The canopy of the cherry trees held and collected the stories of my life. Each one adding to a previous one and all tucked away and safe under the branches. It was under their protection that my sister and I would play while my mom worked in the garden. My husband and I were married with the trees weighted down with ripe red cherries as a backdrop. Each drooping bunch held our memories.
This summer day I was alone under the trees save my childhood cat Maybell who was always nearby. I had put The Poisonwood Bible on my v1.0 iPod the previous night. The audio books made my summers of market gardening go by quickly. I had tried Barbara Kingsolver's book several years earlier but quit after one or two pages. This time, I would persist because I was captive under the cherry tree.

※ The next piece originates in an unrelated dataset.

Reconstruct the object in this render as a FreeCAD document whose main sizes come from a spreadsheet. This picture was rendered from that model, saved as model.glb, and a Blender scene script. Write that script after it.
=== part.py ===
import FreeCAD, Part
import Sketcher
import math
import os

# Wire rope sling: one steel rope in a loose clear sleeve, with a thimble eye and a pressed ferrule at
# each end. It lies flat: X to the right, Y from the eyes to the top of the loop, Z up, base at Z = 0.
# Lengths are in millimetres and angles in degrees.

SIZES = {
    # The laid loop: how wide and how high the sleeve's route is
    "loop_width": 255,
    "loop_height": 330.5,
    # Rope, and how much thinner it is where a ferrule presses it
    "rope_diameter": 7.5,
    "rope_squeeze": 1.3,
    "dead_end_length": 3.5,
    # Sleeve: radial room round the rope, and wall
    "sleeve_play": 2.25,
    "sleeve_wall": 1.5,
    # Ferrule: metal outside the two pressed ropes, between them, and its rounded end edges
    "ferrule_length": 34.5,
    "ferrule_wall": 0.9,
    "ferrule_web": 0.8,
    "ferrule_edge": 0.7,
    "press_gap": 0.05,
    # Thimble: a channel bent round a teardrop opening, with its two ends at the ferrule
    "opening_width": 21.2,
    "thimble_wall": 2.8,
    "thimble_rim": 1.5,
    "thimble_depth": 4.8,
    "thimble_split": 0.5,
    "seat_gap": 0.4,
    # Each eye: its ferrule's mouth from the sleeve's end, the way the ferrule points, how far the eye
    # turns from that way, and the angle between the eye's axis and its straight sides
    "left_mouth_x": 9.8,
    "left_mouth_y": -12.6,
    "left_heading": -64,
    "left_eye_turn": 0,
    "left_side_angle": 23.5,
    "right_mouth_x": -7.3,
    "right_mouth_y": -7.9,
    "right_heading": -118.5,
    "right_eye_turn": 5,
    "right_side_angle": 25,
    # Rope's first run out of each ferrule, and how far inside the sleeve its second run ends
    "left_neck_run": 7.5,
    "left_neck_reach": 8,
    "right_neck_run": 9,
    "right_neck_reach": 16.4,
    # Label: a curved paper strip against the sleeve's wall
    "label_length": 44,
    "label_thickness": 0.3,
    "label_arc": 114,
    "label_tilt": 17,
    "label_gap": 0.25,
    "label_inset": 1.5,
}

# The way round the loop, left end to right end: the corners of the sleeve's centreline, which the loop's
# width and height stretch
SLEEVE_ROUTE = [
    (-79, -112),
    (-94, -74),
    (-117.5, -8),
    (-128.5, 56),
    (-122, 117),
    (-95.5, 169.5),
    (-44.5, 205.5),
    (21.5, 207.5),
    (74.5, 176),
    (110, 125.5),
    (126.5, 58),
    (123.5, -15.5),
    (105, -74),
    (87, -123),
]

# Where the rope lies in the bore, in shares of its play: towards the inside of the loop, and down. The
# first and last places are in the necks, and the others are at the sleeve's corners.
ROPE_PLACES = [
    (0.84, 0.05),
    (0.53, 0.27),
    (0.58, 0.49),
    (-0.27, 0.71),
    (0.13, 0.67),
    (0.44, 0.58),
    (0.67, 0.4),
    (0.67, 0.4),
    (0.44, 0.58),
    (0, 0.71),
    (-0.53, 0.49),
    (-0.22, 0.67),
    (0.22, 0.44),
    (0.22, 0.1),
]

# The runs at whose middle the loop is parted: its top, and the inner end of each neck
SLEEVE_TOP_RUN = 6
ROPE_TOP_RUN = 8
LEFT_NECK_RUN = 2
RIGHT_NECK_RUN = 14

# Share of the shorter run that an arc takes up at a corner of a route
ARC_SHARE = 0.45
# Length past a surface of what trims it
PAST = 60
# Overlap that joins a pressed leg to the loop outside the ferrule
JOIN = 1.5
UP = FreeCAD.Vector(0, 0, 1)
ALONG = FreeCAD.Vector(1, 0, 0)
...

I picked the cherries into a recycled yogurt container and from there into a larger bucket. My container had a makeshift handle so I could easily hold it and a branch in my left hand and pick with my right. As I picked I was careful to leave the stems intact to keep the cherries from turning brown. Carton after carton was eased along by Kingsolver's story. The boxed cake mixes going into the suitcase, the malaria pills, the misunderstandings of the language all took over as she wove her story. I lost track of the cartons and the buckets. My hands browned more and more until they were dyed by the juice. The summer ritual under the cherry tree had a new accompaniment to add to the mosaic of memories from under the trees.
A sound jarred me from the book and I saw the tractor and trailer coming in from the field as my parents had finished laying pipe and the day was heating up. I quieted Kingsolver's story and began to haul my buckets into the house. My mom and I would spend the rest of the day pitting, canning and freezing together just as were were supposed to do each June.